They pour our coffee, brush our teeth and perform hundreds of other daily tasks too numerous to mention. “But aching hands transform even a simple task into a painful ordeal. Beneath the skin, your hands are an intricate architecture of tendons, joints, ligaments, nerves, and bones. Each of these structures is vulnerable to damage from illness or injury. Arthritis can make it difficult to carry a shopping bag,” according to Dr. Barry P Simmons, Medical Editor of Harvard Health Publications.
Harvard has issued a 44 page report entitled Hands. This Special Health Report from Harvard Medical School, includes super-informed coverage of The Healthy Hand, Arthritis of the hand, Tendon trouble, Exercise for the hand, Carpal tunnel syndrome and other tunnel syndromes, traumatic hand and wrist injuries as well as handy gadgets. This pretty much qualifies as everything you ever wanted to know about the hand, but were afraid to ask. Harvard Medical School offers special reports on over 50 health topics. Visit their website for further reports of interest to you and your family. You can order the Hands report here.

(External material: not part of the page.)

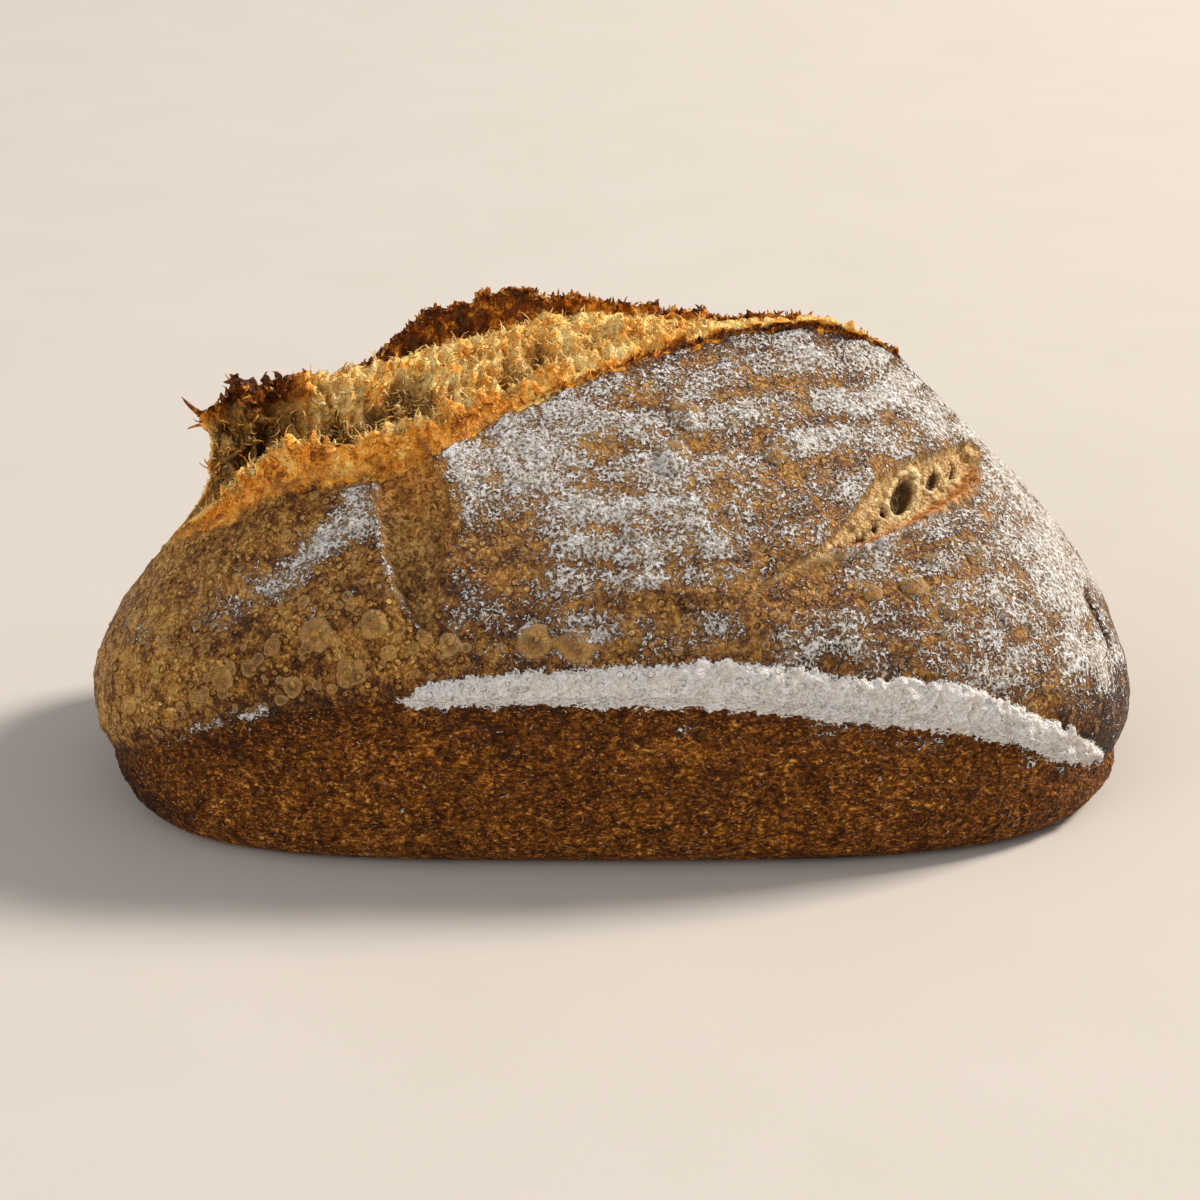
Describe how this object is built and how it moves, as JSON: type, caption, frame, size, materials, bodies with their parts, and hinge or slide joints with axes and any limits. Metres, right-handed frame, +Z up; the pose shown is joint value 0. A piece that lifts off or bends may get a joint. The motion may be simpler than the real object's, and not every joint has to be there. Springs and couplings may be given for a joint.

The following is directly from the report:
The most common of all joint diseases, osteoarthritis affects cartilage, the resilient tissue that cushions the ends of your bones. Normally, cartilage provides a smooth, gliding surface so the joints can move easily. In osteoarthritis, the cartilage thins and loses its elasticity. As the cartilage breaks down, the underlying bone may form a bony growth called a spur, or osteophyte. Fluid-filled cysts may form in the bone near the joint. The synovial membrane lining the joints becomes inflamed, triggering the release of proteins that may damage the cartilage further.
Approximately 27 million Americans have osteoarthritis. In addition to the hands, osteoarthritis typically strikes the knees, hips, feet, and back. The incidence rises with age, with most cases occurring in people older than 50. Heredity seems to play a role, particularly for osteoarthritis in the hands. Muscle weakness and a history of joint injuries caused by sports or accidents may also make a person more prone to a type of osteoarthritis known as traumatic arthritis. Ordinary, repetitive activities such as typing or playing a musical instrument may worsen arthritis symptoms, but they do not cause osteoarthritis of the hands.